Is Violation of the Random Walk Assumption an Exception or a Rule in Capital Markets?

Abstract

Both the efficient market hypothesis and modern portfolio theory rest on the assumptions of the Gaussian probability distribution and independence of consecutive returns. This paper provides a brief excursion into the history of capital market research. A measure of long-range dependence (Hurst exponent) was applied to daily returns of selected stock indices and individual firms. The Hurst exponent was estimated using rescaled range analysis. The estimates are based on an unusually large sample of empirical-time series from capital markets. This method distinguishes whether the data-generating process follows random walk or exhibits antipersistent or persistent behavior.
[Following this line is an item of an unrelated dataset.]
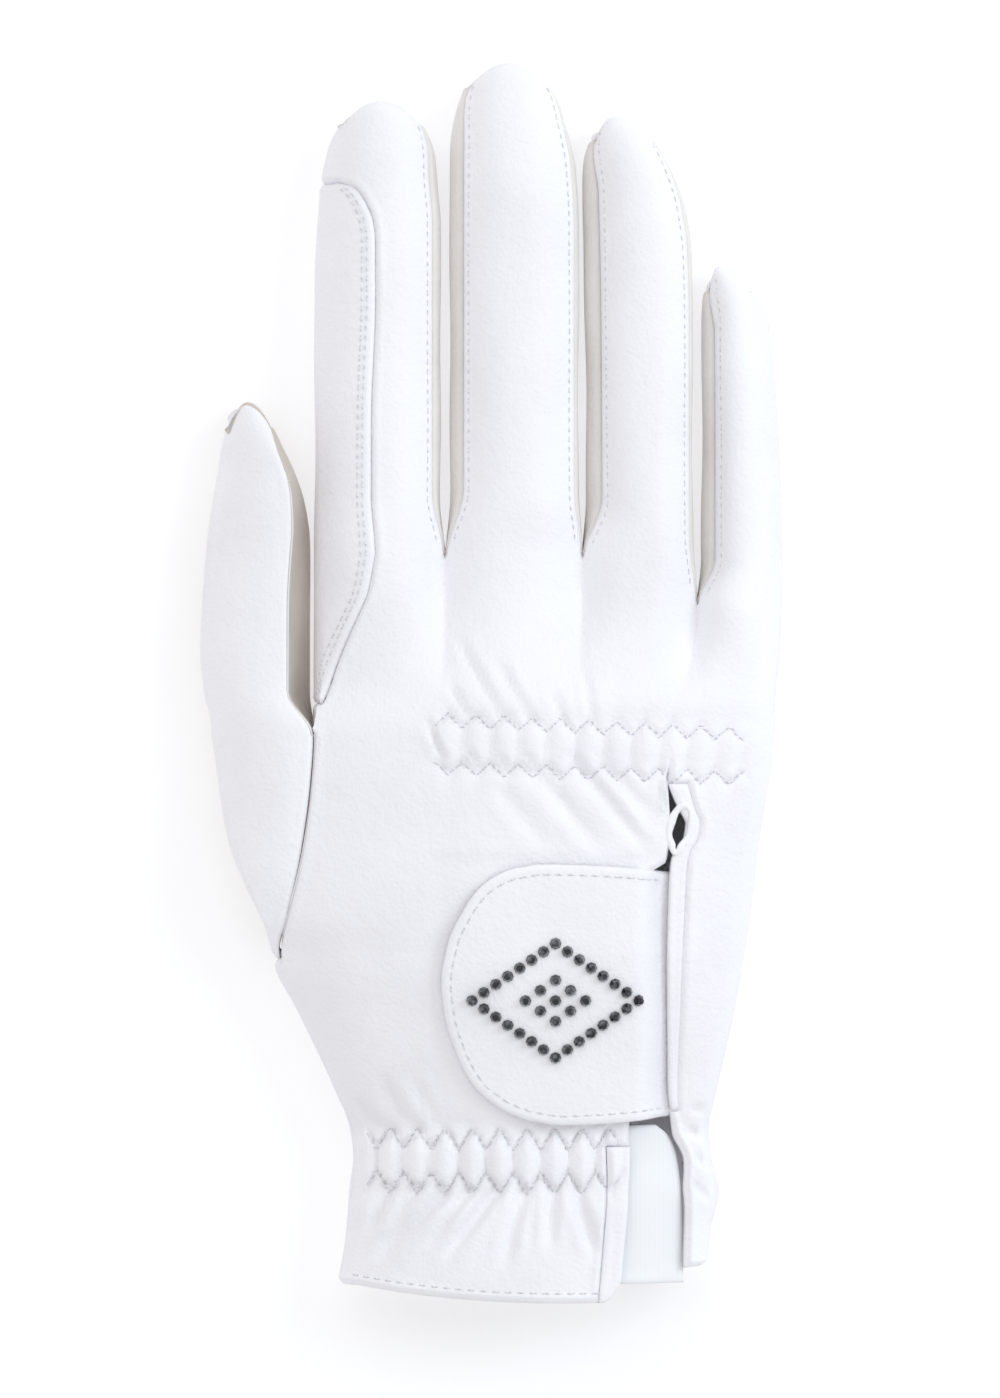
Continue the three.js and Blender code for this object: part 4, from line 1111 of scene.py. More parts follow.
@dataclass(frozen=True)
class WhiteLeather:
    """Synthetic nappa, embossed and finished matt: an even white with a fine pebble.

    The grain is drawn at 0.8 mm, about twice its real size, so that it shows at all. The
    other fields are the sizes in millimetres of its clouds and pores, and the pores' depth.
    """

    name: str = "white_synthetic_nappa"
    light: str = "#f6f5f9"
    shade: str = "#f1f0f4"
    roughness: float = 0.56
    grain: float = 0.8
    grain_height: float = 0.14
    cloud: float = 22.0
    pore: float = 2.2
    pore_height: float = 0.32

    def make(self) -> bpy.types.Material:
        """Make the material: pebbles and pores as height, slow clouds as colour and gloss.

        Returns:
            The material.
        """
        material, tree, spot = new_material(self.name)
        clouds = add_node(tree, "ShaderNodeTexNoise", inputs={
            "Vector": spot, "Scale": 1 / (self.cloud * MM), "Detail": 3.0, "Roughness": 0.55})
        pebbles = add_node(tree, "ShaderNodeTexVoronoi", {"feature": "SMOOTH_F1"}, {
            "Vector": spot, "Scale": 1 / (self.grain * MM), "Smoothness": 0.6, "Randomness": 0.9})
        creases = add_node(tree, "ShaderNodeTexNoise", inputs={
            "Vector": spot, "Scale": 1 / (self.pore * MM), "Detail": 5.0, "Roughness": 0.65})
        colour = ramp(tree, clouds.outputs["Fac"], [(0.32, self.shade), (0.62, self.light)])
        gloss = add_node(tree, "ShaderNodeMapRange", inputs={
            "Value": clouds.outputs["Fac"], "From Min": 0.3, "From Max": 0.7,
            "To Min": self.roughness - 0.05, "To Max": self.roughness + 0.06})
        fine = add_node(tree, "ShaderNodeBump", inputs={
            "Height": pebbles.outputs["Distance"], "Strength": 0.6,
            "Distance": self.grain_height * MM})
        bumps = add_node(tree, "ShaderNodeBump", inputs={
            "Height": creases.outputs["Fac"], "Strength": 0.8,
            "Distance": self.pore_height * MM, "Normal": fine.outputs["Normal"]})
        add_surface(tree, {
            "Base Color": colour.outputs["Color"], "Roughness": gloss.outputs["Result"],
            "Normal": bumps.outputs["Normal"], "IOR": 1.46, "Specular IOR Level": 0.35,
            "Sheen Weight": 0.06, "Sheen Roughness": 0.5})
        return material


GAP_SHADE_MICROFIBRE = WhiteLeather("off_white_microfibre_painted_shade", "#ebe7e4", "#e3deda", 0.8, 1.0,
                                 0.05)
# Sueded microfibre of the strips between the fingers: softer and matt, in a warm off-white darker
# than the leather, which is painted shade for the gaps between the fingers.
"""Sueded microfibre of the strips between the fingers: softer, matt, and a warm off-white."""
THUMB_SHADE_MICROFIBRE = WhiteLeather("greige_microfibre_painted_shade", "#d2c9c1", "#c6bcb3", 0.85, 1.0, 0.05)
# Sueded microfibre inside the thumb: a matt warm grey, darker than the leather, which is painted
# shade for the shadow between the thumb and the index finger.
"""Sueded microfibre inside the thumb, undyed: a matt warm grey, darker than the leather."""


@dataclass(frozen=True)
class StretchKnit:
    """A fine polyamide jersey: matt white, with ribs of knitted loops 0.9 mm apart."""

    name: str = "white_polyamide_jersey"
    light: str = "#f3f4f7"
    shade: str = "#f1f2f5"
    rib: float = 0.9

    def make(self) -> bpy.types.Material:
        """Make the material: two crossed waves as loops, with painted shade darkening their
        valleys.

        Returns:
            The material.
        """
        material, tree, spot = new_material(self.name)
        scale = 2 * math.pi / (20 * self.rib * MM)
        ribs, loops = (
            add_node(tree, "ShaderNodeTexWave", {"wave_type": "BANDS", "bands_direction": axis}, {
                "Vector": spot, "Scale": scale * density, "Distortion": distortion})
            for axis, density, distortion in (("X", 1.0, 0.0), ("Y", 1.3, 0.6)))
        height = add_node(tree, "ShaderNodeMath", {"operation": "ADD"}, {
            0: ribs.outputs["Fac"], 1: loops.outputs["Fac"]})
        # The ribs' valleys are darkened here as painted shade.
        colour = ramp(tree, ribs.outputs["Fac"], [(0.0, self.shade), (0.6, self.light)])
        bump = add_node(tree, "ShaderNodeBump", inputs={
            "Height": height.outputs["Value"], "Strength": 0.2, "Distance": 0.015 * MM})
        add_surface(tree, {"Base Color": colour.outputs["Color"], "Roughness": 0.85,
                           "Normal": bump.outputs["Normal"], "Sheen Weight": 0.15})
        return material


@dataclass(frozen=True)
class SewingThread:
    """Bonded polyester thread: white, slightly glossy, twisted every 0.5 mm."""

    name: str = "white_polyester_thread"
    light: str = "#e9e8ec"
    shade: str = "#cdcbd2"
    twist: float = 0.5

    def make(self) -> bpy.types.Material:
        """Make the material: slanting bands for the twist, as height and as painted shade that
        darkens its grooves.

        Returns:
            The material.
        """
        material, tree, spot = new_material(self.name)
        bands = {"wave_type": "BANDS", "bands_direction": "DIAGONAL"}
        twist = add_node(tree, "ShaderNodeTexWave", bands, {
            "Vector": spot, "Scale": 2 * math.pi / (20 * self.twist * MM)})
        # The twist's grooves are darkened here as painted shade.
        colour = ramp(tree, twist.outputs["Fac"], [(0.1, self.shade), (0.8, self.light)])
        bump = add_node(tree, "ShaderNodeBump", inputs={
            "Height": twist.outputs["Fac"], "Strength": 0.4, "Distance": 0.04 * MM})
        add_surface(tree, {"Base Color": colour.outputs["Color"], "Roughness": 0.48,
                           "Normal": bump.outputs["Normal"]})
        return material


@dataclass(frozen=True)
class DarkCutGlass:
    """Smoke-grey cut glass on a foil back: near black, with hard bright flashes from its polished
    coat and lighter spots of painted glint in its colour.
    """

    name: str = "smoke_grey_cut_glass"
    deep: str = "#1d1e23"
    painted_glint: str = "#6d7078"

    def make(self) -> bpy.types.Material:
        """Make the material: lighter patches of painted glint, standing for the foil's flashes,
        under a clear, polished surface.

        Returns:
            The material.
        """
        material, tree, spot = new_material(self.name)
        foil = add_node(tree, "ShaderNodeTexVoronoi", {"feature": "F1"}, {
            "Vector": spot, "Scale": 1 / (1.1 * MM)})
        # The lighter spots in the middle of each cell are painted glints.
        colour = ramp(tree, foil.outputs["Distance"], [(0.15, self.painted_glint), (0.6, self.deep)])
        add_surface(tree, {"Base Color": colour.outputs["Color"], "Metallic": 0.55,
                           "Roughness": 0.12, "Coat Weight": 0.8, "Coat Roughness": 0.03})
        return material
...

Both the efficient market hypothesis and modern portfolio theory assume that the data-generating process has no memory, i.e. follows Brownian motion. The random walk process is characterized by a Hurst exponent value of 0.5. Values greater than 0.5 and less than 1 indicate a persistence of local trends. Values between 0 and 0.5 indicate a process that reverts to the mean more often than a random process (mean-reverting process). The results indicated that the series of daily returns exhibit predominantly persistent or antipersistent behavior. Therefore, Brownian motion cannot be perceived as the norm for describing stock market behavior. These findings challenge the assumption of a random walk in stock prices, valuation models and assessment of risk.